DowDuPont announced Wednesday it is buying a new manufacturing facility in Newark.
The site will be used to manufacture Kalrez for the company’s Transportation and Advanced Polymers business.
Kalrez is used in sealing applications made to withstand high temperatures. The new building can house twice the capacity of the company's existing Kalrez plant two miles down the road.
DowDupont plans to invest $45 million to double manufacturing and move the operation to the new location over the next two years. Officials say the company will sell the old building once the move has been made.
The current plant in Newark employs about 200 people. A spokesperson for DowDupont told Delaware Public Media the new location will require at least that many workers and the company is looking into adding positions based on need.

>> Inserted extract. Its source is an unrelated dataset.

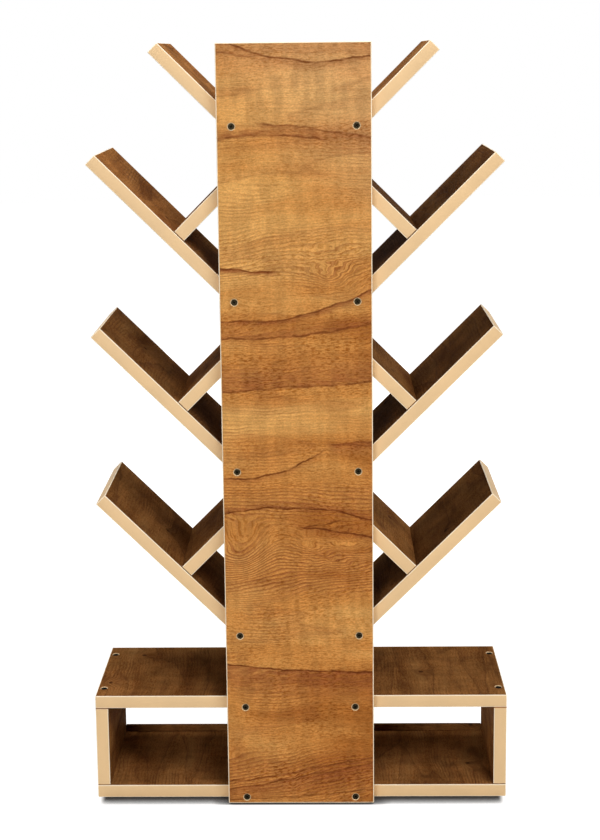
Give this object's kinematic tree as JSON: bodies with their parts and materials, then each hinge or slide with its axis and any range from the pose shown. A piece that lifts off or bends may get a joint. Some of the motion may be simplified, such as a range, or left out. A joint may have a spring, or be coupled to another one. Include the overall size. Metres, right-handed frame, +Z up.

T&AP President Randy Stone said in a statement, “We are pleased that our growth and investment plans are Delaware based as we’ve enjoyed a strong partnership with the state since we launched the Kalrez business over 40 years ago.”
Delaware lawmakers praised the news as an indication of the state's attractiveness to business.
“DuPont’s announcement on Wednesday reaffirms that Delaware remains a great place for any company to put down roots, grow and create jobs," said Gov. John Carney (D) in a statement.
"Today’s announcement is a testament to the all-hands-on-deck efforts in the years since DuPont’s merger to keep good paying jobs in the First State," said Sen. Tom Carper (D-Delaware) in a statement. "DuPont’s Kalrez business expansion shows the company’s commitment to continuing to make products in Delaware - a commitment that is over 200 years old, and a tradition I hope will continue for many, many more years to come.”
“This new facility and the plan to invest $45 million in our state to increase manufacturing capacity makes this a great day for Delaware and the Delaware workforce," said Sen. Chris Coons in his statement. "This is another positive sign that DuPont is committed to operating, expanding, and staying in the First State.”